_Instruction_
Keep to the lines between the one holding "Continue the FreeCAD" and the one holding "3.4, 2.0, 72)", inclusive, and write them out exactly.

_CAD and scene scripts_
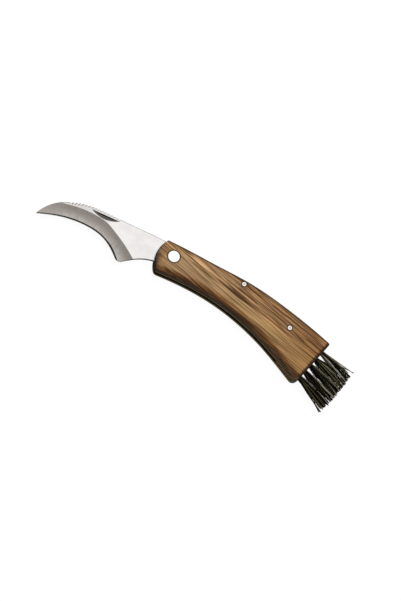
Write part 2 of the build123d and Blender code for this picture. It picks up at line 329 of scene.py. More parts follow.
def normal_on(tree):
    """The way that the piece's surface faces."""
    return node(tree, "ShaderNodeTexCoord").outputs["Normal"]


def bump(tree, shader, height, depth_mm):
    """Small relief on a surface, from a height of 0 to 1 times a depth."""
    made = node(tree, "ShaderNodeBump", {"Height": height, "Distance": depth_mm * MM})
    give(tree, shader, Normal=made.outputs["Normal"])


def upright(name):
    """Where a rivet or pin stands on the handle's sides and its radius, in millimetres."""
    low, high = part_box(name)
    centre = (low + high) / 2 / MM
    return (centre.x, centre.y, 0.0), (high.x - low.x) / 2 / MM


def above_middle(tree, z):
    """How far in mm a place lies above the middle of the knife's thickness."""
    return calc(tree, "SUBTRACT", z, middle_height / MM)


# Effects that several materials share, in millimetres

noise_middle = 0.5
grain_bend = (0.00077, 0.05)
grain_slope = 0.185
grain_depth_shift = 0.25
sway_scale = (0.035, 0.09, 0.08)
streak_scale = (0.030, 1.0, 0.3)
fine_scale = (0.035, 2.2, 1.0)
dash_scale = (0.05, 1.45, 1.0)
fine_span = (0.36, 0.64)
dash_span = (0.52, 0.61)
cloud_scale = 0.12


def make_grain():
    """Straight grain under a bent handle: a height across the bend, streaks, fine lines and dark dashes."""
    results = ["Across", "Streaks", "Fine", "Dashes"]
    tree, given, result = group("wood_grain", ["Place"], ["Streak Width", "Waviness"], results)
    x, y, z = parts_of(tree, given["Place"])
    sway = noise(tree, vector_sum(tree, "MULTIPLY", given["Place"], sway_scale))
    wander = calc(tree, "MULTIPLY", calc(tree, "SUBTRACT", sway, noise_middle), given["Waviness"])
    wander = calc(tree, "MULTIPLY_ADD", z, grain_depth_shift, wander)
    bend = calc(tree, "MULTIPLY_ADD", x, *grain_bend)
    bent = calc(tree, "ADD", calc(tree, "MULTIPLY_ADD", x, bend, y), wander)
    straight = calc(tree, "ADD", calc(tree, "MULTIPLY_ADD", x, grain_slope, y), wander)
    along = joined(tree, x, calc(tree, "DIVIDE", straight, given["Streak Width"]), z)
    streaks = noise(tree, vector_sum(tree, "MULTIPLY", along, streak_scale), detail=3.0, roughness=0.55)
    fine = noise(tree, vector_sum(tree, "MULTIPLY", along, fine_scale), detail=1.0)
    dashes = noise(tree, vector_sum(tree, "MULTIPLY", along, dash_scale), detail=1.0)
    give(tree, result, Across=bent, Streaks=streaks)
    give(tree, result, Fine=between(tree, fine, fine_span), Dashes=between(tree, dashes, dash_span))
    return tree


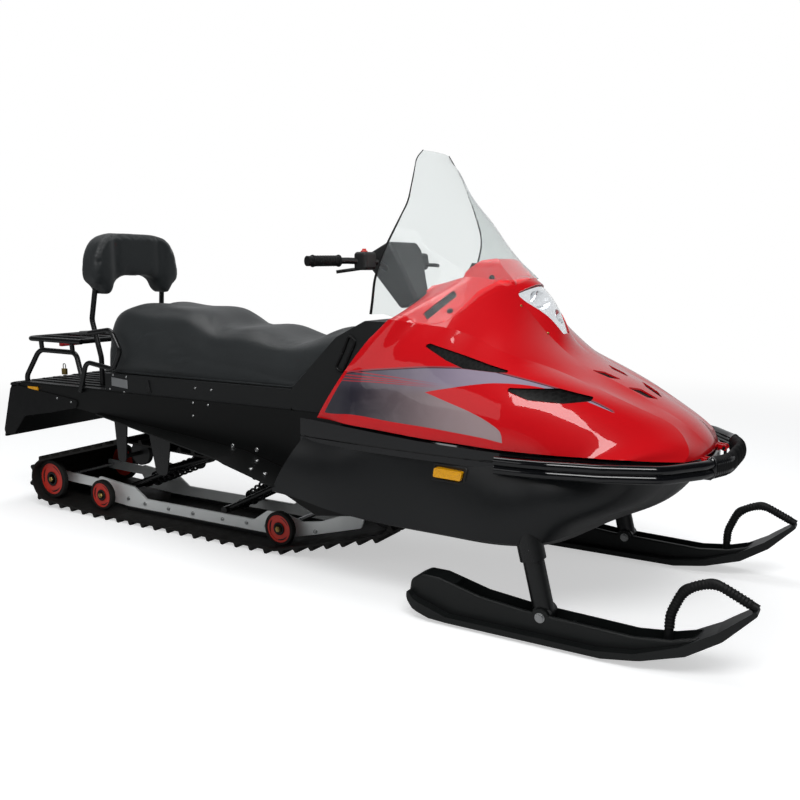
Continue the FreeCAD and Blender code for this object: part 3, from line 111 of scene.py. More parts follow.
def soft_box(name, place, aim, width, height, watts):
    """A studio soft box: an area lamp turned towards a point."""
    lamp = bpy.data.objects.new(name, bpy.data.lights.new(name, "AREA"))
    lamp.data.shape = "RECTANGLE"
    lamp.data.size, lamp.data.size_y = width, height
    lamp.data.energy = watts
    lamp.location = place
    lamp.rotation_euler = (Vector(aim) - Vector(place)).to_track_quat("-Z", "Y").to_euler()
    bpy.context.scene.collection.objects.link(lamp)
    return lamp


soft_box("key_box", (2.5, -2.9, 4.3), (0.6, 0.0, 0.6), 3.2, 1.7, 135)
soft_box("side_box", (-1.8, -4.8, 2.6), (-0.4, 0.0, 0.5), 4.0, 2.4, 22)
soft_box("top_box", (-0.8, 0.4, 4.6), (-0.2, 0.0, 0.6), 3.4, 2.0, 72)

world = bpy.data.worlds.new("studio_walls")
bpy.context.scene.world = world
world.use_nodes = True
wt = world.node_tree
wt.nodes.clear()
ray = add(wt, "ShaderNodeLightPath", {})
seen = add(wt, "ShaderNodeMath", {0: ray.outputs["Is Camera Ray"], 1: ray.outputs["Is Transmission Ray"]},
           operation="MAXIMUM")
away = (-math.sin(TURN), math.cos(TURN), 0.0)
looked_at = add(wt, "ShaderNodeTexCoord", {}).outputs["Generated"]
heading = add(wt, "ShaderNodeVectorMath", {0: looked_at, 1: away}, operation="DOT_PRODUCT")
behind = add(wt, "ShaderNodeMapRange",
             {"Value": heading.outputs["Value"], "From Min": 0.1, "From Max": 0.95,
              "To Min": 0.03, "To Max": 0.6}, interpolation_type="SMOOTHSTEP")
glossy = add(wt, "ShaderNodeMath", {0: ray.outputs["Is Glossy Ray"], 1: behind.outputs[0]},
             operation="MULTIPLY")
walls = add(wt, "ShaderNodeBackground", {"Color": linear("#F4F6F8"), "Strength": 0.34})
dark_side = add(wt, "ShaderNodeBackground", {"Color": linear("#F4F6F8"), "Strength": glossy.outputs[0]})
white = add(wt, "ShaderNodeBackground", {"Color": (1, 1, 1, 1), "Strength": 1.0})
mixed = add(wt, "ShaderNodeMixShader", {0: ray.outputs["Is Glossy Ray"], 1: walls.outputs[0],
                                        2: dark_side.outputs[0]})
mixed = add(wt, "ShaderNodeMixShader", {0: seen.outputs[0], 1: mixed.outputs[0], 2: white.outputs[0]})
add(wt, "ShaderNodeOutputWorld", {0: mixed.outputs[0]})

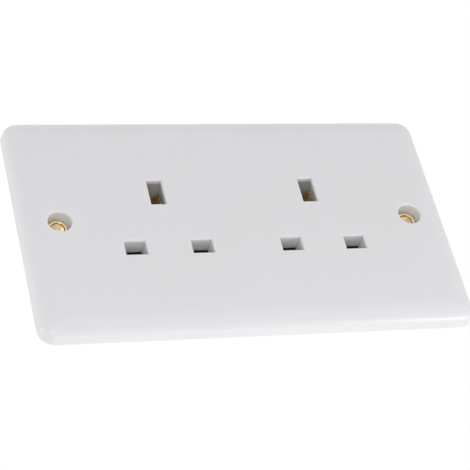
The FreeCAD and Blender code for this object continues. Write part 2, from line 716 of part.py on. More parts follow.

_The result_
Continue the FreeCAD and Blender code for this object: part 3, from line 111 of scene.py. More parts follow.
def soft_box(name, place, aim, width, height, watts):
    """A studio soft box: an area lamp turned towards a point."""
    lamp = bpy.data.objects.new(name, bpy.data.lights.new(name, "AREA"))
    lamp.data.shape = "RECTANGLE"
    lamp.data.size, lamp.data.size_y = width, height
    lamp.data.energy = watts
    lamp.location = place
    lamp.rotation_euler = (Vector(aim) - Vector(place)).to_track_quat("-Z", "Y").to_euler()
    bpy.context.scene.collection.objects.link(lamp)
    return lamp


soft_box("key_box", (2.5, -2.9, 4.3), (0.6, 0.0, 0.6), 3.2, 1.7, 135)
soft_box("side_box", (-1.8, -4.8, 2.6), (-0.4, 0.0, 0.5), 4.0, 2.4, 22)
soft_box("top_box", (-0.8, 0.4, 4.6), (-0.2, 0.0, 0.6), 3.4, 2.0, 72)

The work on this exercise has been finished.